During that growth period, Yudin continued to coach at the club, always leading at least one team while serving as Legacy’s director. At the same time, he stood at the helm for the Davis High boys soccer team, guiding them to six section titles in a 21-year career that would eventually see him inducted into the Davis High School Hall of Fame in 2017.

As the years went on, though, Yudin began to gradually step back from both DHS and Legacy, where he found successors in David Robertson to run the coaching aspect of the club and Justyn Howard to be in charge of finances and administration.

Despite his diminished role, Yudin remains grateful to the community in Davis that has embraced the sport ever since he arrived in town nearly half a century ago.

“Davis means a lot to me because I was there at the beginning,” he said. “It’s still going and going strong and that’s one of the things I strived for all through those years, making the best decisions possible to keep the club healthy, growing, and thriving.”

Through that club, Yudin has impacted thousands of lives throughout the years, many who still consider him one of their biggest role models.

“I met Ashley when I was 14 and he immediately became part of my extended family because he was interested in who I was as a person,” said Janae Braun, a former Legacy player and coach and former professional soccer player. “I’m so thankful for all the time we spent together–Ashley was the first person to encourage me to just be myself as a coach. He opened an incredible amount of opportunities for me in the coaching world, but also to meet other people who have impacted my life as well. Ashley taught me how to be curious in who my players were, that way I would be able to have a bigger impact on each player. It’s a fact that there isn’t a person in youth sports who has impacted more individuals to truly love the game and love themselves as Ashely has.”

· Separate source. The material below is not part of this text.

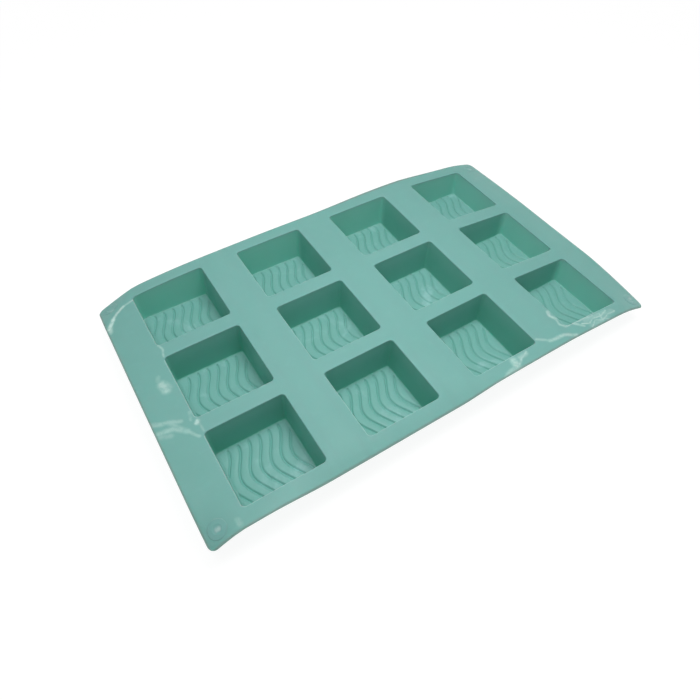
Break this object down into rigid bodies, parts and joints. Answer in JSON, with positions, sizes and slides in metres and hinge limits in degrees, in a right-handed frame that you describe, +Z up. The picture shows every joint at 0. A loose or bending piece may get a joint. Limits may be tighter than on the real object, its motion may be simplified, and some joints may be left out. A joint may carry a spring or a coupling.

Added University of San Francisco assistant coach Sam Reynolds, a Davis Legacy alum and former professional goalkeeper: “I can’t thank him enough, aside from my own parents, I don’t think anyone has had a bigger impact on my life in soccer. I was nowhere close to one of the better players on the team, but Ashley stuck with me and created an environment for a kid who needed some direction. I really found a home within the sport because of the environment Ashley created.”

Few have interacted with Yudin as much as Davis Legacy President Josh Lutzker, the longest-serving of his role in the club’s history.

“Ashley didn’t just start a club 35 years ago, he built a family,” Lutzker said. “Thousands of kids have learned to love soccer under him, yes, but more than that, they’ve learned to show up, work hard, have grit, and become better humans. Every player at Davis Legacy, whether he coached them or not, grew up better because of the Legacy family.”